381.3
The “Art” of Occupying the City : Contestations and Resistance through Creative Activism in an French Suburb
Recent urban renewal policies in France have led to a reactivation of "urban activism" rooted in the "urban struggle" of the early 1970s (Castells, 1973) and the rise of "new social movements" (Touraine, 1978), while knowing deep changes in the light of new concerns (Ion, 1997). Through the analysis of a local organization of inhabitants promoting the use of art in the public space in a suburban town affected by urban regeneration, we can question these renewed registers and the modalities of action chosen by inhabitants who challenge and intend to participate actively in the transformations of their material surrounding, in a context of changing decision-making process in French urban planning.
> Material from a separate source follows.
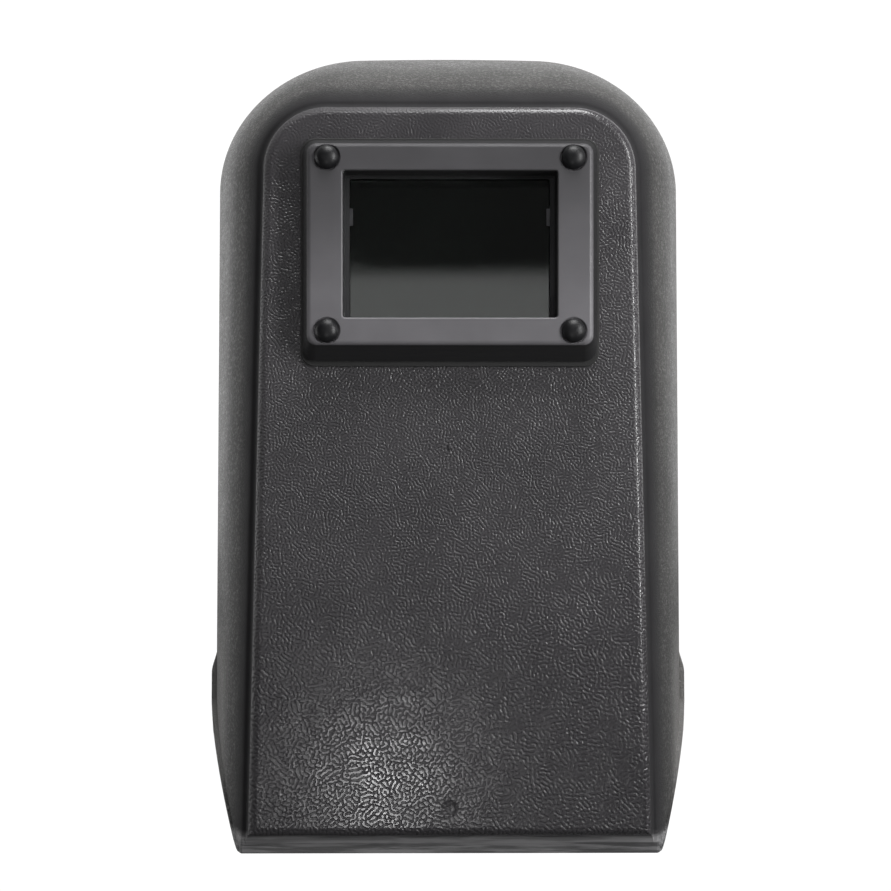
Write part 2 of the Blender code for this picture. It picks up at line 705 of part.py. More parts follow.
def rounded_route(corners, radius, steps=3):
    """Points along straight runs whose inner corners are rounded with arcs."""
    route = [Vector(corners[0])]
    for before, corner, after in zip(corners, corners[1:], corners[2:]):
        corner = Vector(corner)
        towards = (Vector(before) - corner).normalized()
        away = (Vector(after) - corner).normalized()
        half_angle = towards.angle(away) / 2
        reach = radius / math.tan(half_angle)
        centre = corner + (towards + away).normalized() * radius / math.sin(half_angle)
        first = corner + towards * reach - centre
        last = corner + away * reach - centre
        for i in range(steps + 1):
            route.append(centre + first.slerp(last, i / steps).normalized() * radius)
    route.append(Vector(corners[-1]))
    return route


def tube(name, points, radius, look, resolution=3):
    """A bar of round section along a route, with closed ends."""
    curve = bpy.data.curves.new(name, "CURVE")
    curve.dimensions = "3D"
    curve.bevel_depth = radius
    curve.bevel_resolution = resolution
    curve.use_fill_caps = True
    spline = curve.splines.new("POLY")
    spline.points.add(len(points) - 1)
    for target, point in zip(spline.points, points):
        target.co = (*point, 1.0)
    return add_object(name, curve, look)


def bail():
    """A sprung wire loop hinged in the holder's ears, with a thumb loop on its cross-bar."""
    half = BAIL_HALF_X
    loop = THUMB_LOOP_HALF_X
    top = BAIL_RISE
    corners = [
        (-BAIL_END_X, 0, 0), (-half, 0, 0), (-half, 0, top), (-loop, 0, top),
        (-loop + 3 * MM, 0, top + THUMB_LOOP_RISE), (loop - 3 * MM, 0, top + THUMB_LOOP_RISE),
        (loop, 0, top), (half, 0, top), (half, 0, 0), (BAIL_END_X, 0, 0),
    ]
    wire = tube("bail", rounded_route(corners, 2.6 * MM), BAIL_WIRE_RADIUS, STEEL, 2)
    wire.location = place(0.0, BAIL_AXIS_DEPTH, WINDOW_HEIGHT - BAIL_AXIS_BELOW)
    return wire


# ---------------------------------------------------------------- handle


def foot_front():
    return BOSS_DEPTH + CLEARANCE


def handle_core():
    """A bent round bar whose two feet stand on the shield's bosses."""
    upper_post = UPPER_SCREW_HEIGHT - POST_INSET
    lower_post = LOWER_SCREW_HEIGHT + POST_INSET
    start = foot_front() + 1.0 * MM
    corners = [
        place(0.0, start, upper_post),
        place(0.0, GRIP_DEPTH, upper_post),
        place(0.0, GRIP_DEPTH, lower_post),
        place(0.0, start, lower_post),
    ]
    route = rounded_route(corners, BAR_BEND, 6)
    core = mesh_object("handle_core", bent_bar(route, BAR_RADIUS, 16), PLASTIC)
    feet = (("upper", UPPER_SCREW_HEIGHT, upper_post), ("lower", LOWER_SCREW_HEIGHT, lower_post))
    back = foot_front() + FOOT_THICK
    for label, screw, post in feet:
        away = 1 if screw > post else -1
        ends = sorted((screw + away * 10.0 * MM, post - away * 11.5 * MM))
        outline = rounded_rectangle(FOOT_HALF_X, ends[1], ends[0], 6.0 * MM, 6)
        rings = [[place(x, depth, z) for x, z in outline] for depth in (foot_front(), back)]
        boolean(core, mesh_object("foot_" + label, loft(rings)), "UNION")
        hole = drill("foot_hole_" + label, 0.0, screw, HOLE_RADIUS, foot_front() - 2.0 * MM, back + 2.0 * MM)
        boolean(core, hole)
    return core


def bent_bar(route, radius, sides):
    """A round bar along a route that stays in the shield's middle plane."""
    across = Vector((1.0, 0.0, 0.0))
    rings = []
    for i, point in enumerate(route):
        along = (route[min(i + 1, len(route) - 1)] - route[max(i - 1, 0)]).normalized()
        normal = along.cross(across)
        angles = [math.tau * k / sides for k in range(sides)]
        rings.append([point + radius * (math.cos(a) * across + math.sin(a) * normal) for a in angles])
    return loft(rings)


def grip_sleeve():
    """A ribbed rubber sleeve on the straight of the bar."""
    bore = BAR_RADIUS + CLEARANCE
    half = SLEEVE_LENGTH / 2
    groove = 1.2 * MM
    pitch = SLEEVE_LENGTH / (SLEEVE_RIBS + 1)
    profile = [(bore, -half), (SLEEVE_RADIUS - 1.5 * MM, -half), (SLEEVE_RADIUS, -half + 1.5 * MM)]
    for i in range(SLEEVE_RIBS):
        middle = -half + pitch * (i + 1)
        profile.append((SLEEVE_RADIUS, middle - 1.6 * MM))
        profile.append((SLEEVE_RADIUS - groove, middle - 0.8 * MM))
        profile.append((SLEEVE_RADIUS - groove, middle + 0.8 * MM))
        profile.append((SLEEVE_RADIUS, middle + 1.6 * MM))
    profile.extend([(SLEEVE_RADIUS, half - 1.5 * MM), (SLEEVE_RADIUS - 1.5 * MM, half), (bore, half)])
    bm = turned_ring(profile, 20, (0.0, 0.0, 0.0))
    bmesh.ops.rotate(bm, verts=bm.verts, matrix=Matrix.Rotation(math.radians(90), 3, "X"))
    return mesh_object("grip_sleeve", bm, RUBBER)


def handle_fasteners():
    washer_front = foot_front() + FOOT_THICK + CLEARANCE
    head_front = washer_front + WASHER_THICK + CLEARANCE
    tip = WALL + 1.8 * MM
    washer = [
        (HOLE_RADIUS, washer_front),
        (WASHER_RADIUS, washer_front),
        (WASHER_RADIUS, washer_front + WASHER_THICK),
        (HOLE_RADIUS, washer_front + WASHER_THICK),
    ]
    screw = [
        (0.0, tip),
        (SCREW_RADIUS - 0.8 * MM, tip + 0.6 * MM),
        (SCREW_RADIUS, tip + 2.2 * MM),
        (SCREW_RADIUS, head_front),
        (SCREW_HEAD_RADIUS, head_front),
        (SCREW_HEAD_RADIUS, head_front + SCREW_HEAD_HEIGHT * 0.45),
        (SCREW_HEAD_RADIUS * 0.75, head_front + SCREW_HEAD_HEIGHT * 0.85),
        (0.0, head_front + SCREW_HEAD_HEIGHT),
    ]
    for label, height in (("upper", UPPER_SCREW_HEIGHT), ("lower", LOWER_SCREW_HEIGHT)):
        centre = place(0.0, 0.0, height)
        mesh_object("handle_washer_" + label, turned_ring(washer, 16, centre), STEEL)
        made = mesh_object("handle_screw_" + label, turned(screw, 16, centre), STEEL)
        for index, (half_x, half_z) in enumerate(((2.4, 0.5), (0.5, 2.4))):
            low = place(-half_x * MM, head_front + 1.0 * MM, height - half_z * MM)
            high = place(half_x * MM, head_front + 4.0 * MM, height + half_z * MM)
            boolean(made, block("drive_slot_%s_%d" % (label, index), low, high))


def main():
    clear_scene()
    shell()
    window_frame()
    frame_gasket()
    rivets_and_washers()
    lens_holder()
    lens_pack()
    leaf_spring("leaf_spring_left", -1)
    leaf_spring("leaf_spring_right", 1)
    bail()
    handle_core()
    grip_sleeve()
    handle_fasteners()


main()
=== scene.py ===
"""Looks of the hand-held welding helmet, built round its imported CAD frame.

+X is to the right as seen from the front, +Y points back to the face and +Z up. The origin is the centre of
the grip. Shape functions work in depth (behind the front panel) and height (above the lowest edge).
"""

import math

import bpy
import bmesh
from mathutils import Euler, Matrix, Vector


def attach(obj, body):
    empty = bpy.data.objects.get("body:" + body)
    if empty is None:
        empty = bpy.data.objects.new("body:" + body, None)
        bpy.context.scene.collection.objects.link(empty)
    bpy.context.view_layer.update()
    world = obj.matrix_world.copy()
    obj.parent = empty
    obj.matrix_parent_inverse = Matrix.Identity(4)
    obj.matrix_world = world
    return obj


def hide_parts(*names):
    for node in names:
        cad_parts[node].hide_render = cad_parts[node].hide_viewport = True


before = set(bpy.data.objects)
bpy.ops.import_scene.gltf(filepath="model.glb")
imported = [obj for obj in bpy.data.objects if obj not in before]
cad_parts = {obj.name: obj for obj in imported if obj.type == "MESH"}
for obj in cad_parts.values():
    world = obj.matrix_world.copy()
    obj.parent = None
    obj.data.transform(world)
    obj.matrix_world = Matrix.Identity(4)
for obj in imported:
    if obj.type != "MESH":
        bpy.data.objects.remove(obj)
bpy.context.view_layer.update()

MM = 0.001

# ------------------------------------------------------------------ sizes, in step with the CAD frame

GRIP_DEPTH = 50.0 * MM
GRIP_HEIGHT = 106.2 * MM
WALL = 2.4 * MM
RIM_DEPTH = 100.0 * MM
PLATEAU_BOTTOM = 9.9 * MM
PLATEAU_TOP = 346.9 * MM
PLATEAU_HALF_AT_BASE = 93.6 * MM
PLATEAU_TAPER = 0.0233
PLATEAU_CORNER = 29.0 * MM
EDGE_ROUND = 4.6 * MM  # a little softer than the frame's, to catch the light
STEP_FOOT_DEPTH = 8.0 * MM
STEP_FOOT_SHARE = 0.3
STEP_DEPTH = 10.0 * MM
STEP_SIDE = 5.0 * MM
STEP_TOP = 6.0 * MM
RIM_TOP = 391.6 * MM
RIM_HALF_AT_BASE = 121.2 * MM
RIM_TAPER = 0.00686
RIM_CORNER_ACROSS = 75.7 * MM
RIM_CORNER_UP = 69.5 * MM
RIM_CROWN = 0.5 * MM
WALL_STRAIGHTNESS = 0.65
LIP_BACK_DEPTH = 12.5 * MM
STEP_BOTTOM = 6.7 * MM
TRIM_HEIGHT = 57.0 * MM
FLANGE_WIDTH = 2.6 * MM
FLANGE_THICK = 2.4 * MM
FLANGE_FULL = 72.0 * MM
FLANGE_END = 86.0 * MM
FLANGE_START = 45.0 * MM
FLANGE_AT_FOOT = 0.12
FLANGE_SINK = 0.15
FOOT_SLANT = 0.9
LIP_DROP = 6.0 * MM
LIP_CORNER = 4.5 * MM
LIP_EDGE_LEAN = 33.0
LIP_FLARE = 0.03
BELOW_FOOT = 8.0 * MM
WINDOW_HEIGHT = 281.7 * MM
FRAME_HALF_X = 65.3 * MM
FRAME_HALF_Z = 46.0 * MM
FRAME_FRONT = -12.0 * MM
FRAME_CORNER = 4.6 * MM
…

We will see how, through use of art in urban activism, between performance and informality, it is the City “given back” to its inhabitants which is staged and defined as a counter model to the contemporary “planned and imposed” town. Through the collective production of a new urban aesthetic, a new relationship with the city is suggested, based on renewed values and sensitive approaches, as well as an “alternative” urban design and landscape. We will also show how the creative act, as a collective process, appears more important than the art piece itself, as it allows social relationships defined like a new kind of urban “togetherness”. However, far from being inclusive, this "artivism" (Lemoine et Ouardi, 2010) can also work like an “entre soi”, and thus, in a more exclusive way, involve a spatial and social “distinction” process (in the bourdieusian sense). This communication will, thus, insist on the ambivalence characterizing collective action and belonging through use of art in urban mobilizations.